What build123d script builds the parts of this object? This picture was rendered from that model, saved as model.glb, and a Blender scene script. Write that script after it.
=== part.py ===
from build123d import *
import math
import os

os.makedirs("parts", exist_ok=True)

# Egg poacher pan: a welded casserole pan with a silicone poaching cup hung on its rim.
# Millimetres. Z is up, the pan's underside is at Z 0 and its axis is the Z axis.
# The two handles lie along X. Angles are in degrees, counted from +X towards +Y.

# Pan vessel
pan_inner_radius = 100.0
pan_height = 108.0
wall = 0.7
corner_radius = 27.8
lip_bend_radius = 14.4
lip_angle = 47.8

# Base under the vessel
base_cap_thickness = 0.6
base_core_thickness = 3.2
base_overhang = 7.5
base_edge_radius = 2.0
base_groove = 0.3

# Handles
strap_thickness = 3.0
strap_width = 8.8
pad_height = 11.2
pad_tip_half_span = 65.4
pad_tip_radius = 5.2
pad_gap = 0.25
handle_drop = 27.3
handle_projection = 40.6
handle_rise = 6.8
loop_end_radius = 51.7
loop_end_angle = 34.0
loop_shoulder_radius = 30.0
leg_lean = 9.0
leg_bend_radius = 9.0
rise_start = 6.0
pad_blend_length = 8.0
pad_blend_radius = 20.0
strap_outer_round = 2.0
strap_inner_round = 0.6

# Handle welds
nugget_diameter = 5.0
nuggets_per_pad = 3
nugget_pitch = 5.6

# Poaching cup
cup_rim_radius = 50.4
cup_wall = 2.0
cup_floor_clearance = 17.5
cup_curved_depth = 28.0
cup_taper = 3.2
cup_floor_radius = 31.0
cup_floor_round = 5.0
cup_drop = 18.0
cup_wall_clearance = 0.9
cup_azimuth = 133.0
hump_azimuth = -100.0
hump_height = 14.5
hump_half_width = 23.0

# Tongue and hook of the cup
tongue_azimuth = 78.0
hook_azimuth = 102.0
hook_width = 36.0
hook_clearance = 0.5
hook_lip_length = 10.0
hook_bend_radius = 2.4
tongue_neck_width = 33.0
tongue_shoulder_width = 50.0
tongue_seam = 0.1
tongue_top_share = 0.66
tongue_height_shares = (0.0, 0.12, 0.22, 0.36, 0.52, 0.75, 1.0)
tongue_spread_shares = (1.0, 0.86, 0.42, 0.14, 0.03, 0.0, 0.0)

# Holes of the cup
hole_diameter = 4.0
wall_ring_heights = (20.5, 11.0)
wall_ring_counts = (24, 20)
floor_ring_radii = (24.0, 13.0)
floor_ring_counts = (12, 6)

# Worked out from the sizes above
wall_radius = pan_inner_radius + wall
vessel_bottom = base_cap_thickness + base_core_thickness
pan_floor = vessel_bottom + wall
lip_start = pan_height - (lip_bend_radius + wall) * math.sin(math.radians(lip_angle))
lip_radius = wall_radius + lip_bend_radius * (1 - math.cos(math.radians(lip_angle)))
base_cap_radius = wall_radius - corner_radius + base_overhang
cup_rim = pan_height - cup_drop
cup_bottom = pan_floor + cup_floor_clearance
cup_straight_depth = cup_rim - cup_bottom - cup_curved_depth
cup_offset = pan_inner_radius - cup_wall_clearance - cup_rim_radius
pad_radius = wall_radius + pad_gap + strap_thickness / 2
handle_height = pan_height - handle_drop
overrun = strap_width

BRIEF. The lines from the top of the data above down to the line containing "tongue_spread_shares = (1.0, 0.86, 0.42, 0.14, 0.03, 0.0, 0.0)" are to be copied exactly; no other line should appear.

SOLUTION TO THIS EXERCISE.
What build123d script builds the parts of this object? This picture was rendered from that model, saved as model.glb, and a Blender scene script. Write that script after it.
=== part.py ===
from build123d import *
import math
import os

os.makedirs("parts", exist_ok=True)

# Egg poacher pan: a welded casserole pan with a silicone poaching cup hung on its rim.
# Millimetres. Z is up, the pan's underside is at Z 0 and its axis is the Z axis.
# The two handles lie along X. Angles are in degrees, counted from +X towards +Y.

# Pan vessel
pan_inner_radius = 100.0
pan_height = 108.0
wall = 0.7
corner_radius = 27.8
lip_bend_radius = 14.4
lip_angle = 47.8

# Base under the vessel
base_cap_thickness = 0.6
base_core_thickness = 3.2
base_overhang = 7.5
base_edge_radius = 2.0
base_groove = 0.3

# Handles
strap_thickness = 3.0
strap_width = 8.8
pad_height = 11.2
pad_tip_half_span = 65.4
pad_tip_radius = 5.2
pad_gap = 0.25
handle_drop = 27.3
handle_projection = 40.6
handle_rise = 6.8
loop_end_radius = 51.7
loop_end_angle = 34.0
loop_shoulder_radius = 30.0
leg_lean = 9.0
leg_bend_radius = 9.0
rise_start = 6.0
pad_blend_length = 8.0
pad_blend_radius = 20.0
strap_outer_round = 2.0
strap_inner_round = 0.6

# Handle welds
nugget_diameter = 5.0
nuggets_per_pad = 3
nugget_pitch = 5.6

# Poaching cup
cup_rim_radius = 50.4
cup_wall = 2.0
cup_floor_clearance = 17.5
cup_curved_depth = 28.0
cup_taper = 3.2
cup_floor_radius = 31.0
cup_floor_round = 5.0
cup_drop = 18.0
cup_wall_clearance = 0.9
cup_azimuth = 133.0
hump_azimuth = -100.0
hump_height = 14.5
hump_half_width = 23.0

# Tongue and hook of the cup
tongue_azimuth = 78.0
hook_azimuth = 102.0
hook_width = 36.0
hook_clearance = 0.5
hook_lip_length = 10.0
hook_bend_radius = 2.4
tongue_neck_width = 33.0
tongue_shoulder_width = 50.0
tongue_seam = 0.1
tongue_top_share = 0.66
tongue_height_shares = (0.0, 0.12, 0.22, 0.36, 0.52, 0.75, 1.0)
tongue_spread_shares = (1.0, 0.86, 0.42, 0.14, 0.03, 0.0, 0.0)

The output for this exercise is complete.